Dès les premiers accords des Festes Grecques et Romaines, l'on assiste à la magie de la métamorphose baroque, la musique de Colin de Blamont portée par les regards complices des instrumentistes en coloristes superbes dora d'un autre soleil, les boiseries obscures de l'orgue et la tribune pastorale. La délicate suite des Festes nous rappelle sous l'heureuse intelligence des Ombres que Colin de Blamont subit injustement un oubli cruel, tant ses accords sont profonds, charmants, au riche chromatisme. Faut-il ajouter que ces Festes Grecques et Romaines furent l'un des opéras les plus célèbres et célébrés de son temps? Pourquoi éviter ce compositeur majeur du XVIIIème siècle qui admirait Rameau et fut un de ses amis, composa des si belles œuvres sentimentales et entrainantes. Vivement une intégrale de cet opéra aux accents olympiques, peut-être pour les jeux de Londres l'été prochain?

Outre ce voyage sur les planches de l'opéra-ballet, dans un registre tout aussi dramatique, telles des romances sans paroles, Les Ombres nous firent entendre enfin une version superbe des Nations de Couperin. Malgré la seule présence de La Piémontoise et de La Françoise, les remarquables instrumentistes des Ombres rendirent chaque danse à son contexte précis, tout près du clavecin du vieux Maître, avec des nuances nouvelles et riches de parures musicales.

Et l'acmé du concert fut atteinte lorsque Mélodie Ruvio, au port altier de tragédienne, monta sur la chaire pastorale pour nous décrire, tel un chœur antique, les malheurs de Circé. En une seconde, avec la complicité des membres de l'orchestre, elle devint la douloureuse magicienne abandonnée et à bout de forces sous les traits cruels du fatal amour. Elle nous ravit avec une voix dont la justesse épousa chaque émotion, chaque syllabe du texte de Jean-Baptiste Rousseau, avec un engagement dramatique sans faille. Le théâtre et le chant ne se transmettent pas par la bouche, mais par les yeux. Et Mélodie Ruvio l'a compris, alliant une voix sublime à une technique sans faille, tragédienne accomplie transmettant sans fard l'émotion profonde du texte et la subtilité de la musique.

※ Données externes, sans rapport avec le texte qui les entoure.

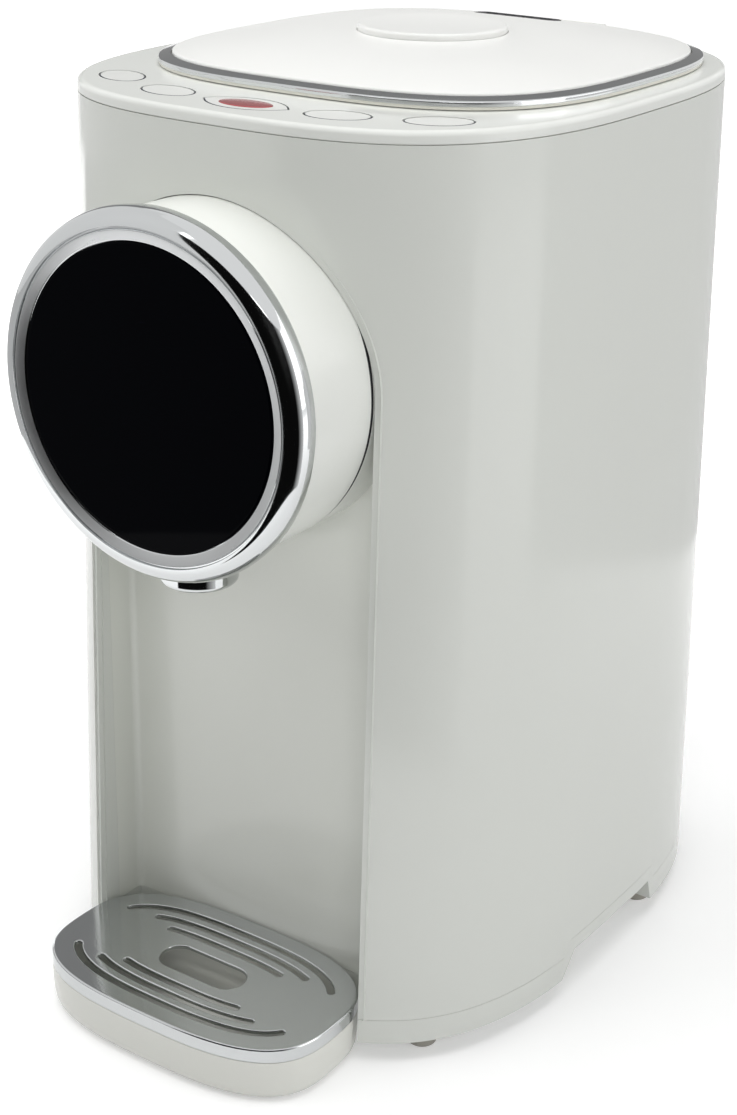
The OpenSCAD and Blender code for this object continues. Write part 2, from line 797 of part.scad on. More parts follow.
// Reaches of the bezel ring's features in front of the head shell
glass_seat = 7.9;
bezel_face = 11.4;
bezel_crest = 5.5;
groove_radius = glass_radius + 4.4;
sleeve_out = head_radius - head_wall - fit_gap / 2;
sleeve_in = sleeve_out - 2;
crest_run = bezel_radius - groove_radius - 0.7;
glass_gap = 0.15;

module bezel_ring() placed() color(chrome) head_revolve() translate([0, head_front]) polygon(concat(
  [[sleeve_in, -spigot_length], [sleeve_out, -spigot_length], [sleeve_out, 0], [bezel_radius - 1.6, 0],
    [bezel_radius - 0.5, 1.6]],
  [for (i = [0:8]) let (a = i * 90 / 8)
    [bezel_radius - crest_run + crest_run * cos(a), bezel_crest + (bezel_face - bezel_crest) * sin(a)]],
  [[groove_radius + 0.6, bezel_face - 0.9], [groove_radius, bezel_face - 0.9],
    [groove_radius - 0.4, bezel_face - 0.2], [glass_radius + glass_gap, glass_seat + glass_thick],
    [glass_radius + glass_gap, glass_seat], [glass_radius - 2.5, glass_seat],
    [glass_radius - 2.5, glass_seat - 1.4], [sleeve_in, glass_seat - 1.4]]));

module display_glass() placed() color(black)
  head_ring(glass_radius, 0, -head_front - glass_seat, -head_front - glass_seat - glass_thick);

carrier_front = 3.4;

module face_carrier() placed() color(white) {
  difference() {
    union() {
      head_ring(sleeve_in - 0.1, 0, -head_front - carrier_front + 2.4, -head_front - carrier_front);
      head_ring(sleeve_in - 0.1, sleeve_in - 2.4, -head_front - carrier_front + eps,
        -head_front - glass_seat + 1.4);
    }
    translate([0, 0, head_height]) rotate([90, 0, 0]) cylinder(r = 12, h = far);
  }
  for (a = [45:90:315]) translate([0, -head_front - carrier_front + eps, head_height]) rotate([90, 0, 0])
    rotate(a) translate([42, 0, 0]) cylinder(r = 3, h = 1.2);
}

module display_board() placed() color(board_green) {
  head_ring(glass_radius - 5, 0, -head_front - carrier_front - 1.2, -head_front - carrier_front - 2.8);
  for (x = [-18, 0, 18]) translate([x - 6, -head_front - glass_seat + 0.3, head_height - 4])
    cube([12, 1.5, 8]);
}

// ---- Top collar and keys ----

// Pointed oval where two equal discs cross
module eye(length, width) {
  radius = (length * length + width * width) / (4 * width);
  intersection_for (side = [-1, 1])
    translate([0, side * (radius - width / 2)]) circle(r = radius, $fn = 128);
}

module key_plan(index, grow = 0) {
  spot = key_spots[index];
  translate([spot[0], spot[1]]) rotate(spot[2])
    if (index == pour_key_index) eye(pour_key_length + 2 * grow, pour_key_width + 2 * grow);
    else polygon(rounded(key_length / 2 + grow, key_width / 2 + grow, 2, 48));
}

module key_solid(index, z0, z1, grow = 0) {
  translate([0, 0, z0]) linear_extrude(z1 - z0) key_plan(index, grow);
}

catch_half = 9;
latch_top = rim_height - 4.2;
latch_thick = 2.4;

module hinge_bar(x0, x1, r)
  translate([x0, hinge_y, hinge_z]) rotate([0, 90, 0]) cylinder(r = r, h = x1 - x0);

module hinge_ears() both_sides() {
  x0 = barrel_half + fit_gap;
  hinge_bar(x0, x0 + ear_length, barrel_radius);
  translate([x0, hinge_y - barrel_radius, rim_height - 1])
    cube([ear_length, 2 * barrel_radius, hinge_rise + 1]);
}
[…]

L'orchestre démontre une cohésion rare et nous offre le meilleur de chaque musicien, dans un élan comparable à celle de leur bel enregistrement de ce programme (Ambronay éditions, 2010). Nous sentons non seulement dans la fougue des Rigaudons ou des Gigues de Colin de Blamont ou de Couperin, mais aussi dans les vifs émoluments passionnés des Chaconnes et l'accompagnement précis et coloré dans la cantate, que Les Ombres constituent un groupe passionné et fusionnel. Que ce soit Sylvain Sartre et sa flûte légère et élégiaque, la viole terriblement passionnée de Margaux Blanchard, les violons étourdissants de Katharina Heutjer et Louis Crea'ch, la deuxième flûte suave de Sarah van Cornewal, le théorbe et la guitare baroque rythmés et caracolants de Vincent Flückiger, le divin basson d'Anaïs Ramage et le clavecin expressif de Nadja Lesaulnier, l'ensemble des musiciens nous ont offert un doux ombrage après l'agitation des rues de la capitale.

En sortant du cœur du foyer de l'âme protestante qui accueillit avec la tolérance des pieux, pour un soir les évocations profanes des divinités païennes, nous errions dans les rues éveillées de ce Paris de lumière, de passion et de feu. Au loin crépita la glacière redoutable de l'Opéra Bastille et surgissait superbe la Colonne de Juillet. Mais en définitive, Les Ombres ont finalement dévoilé le mystère de la nature, la lumière sans l'ombre n'est que feu follet.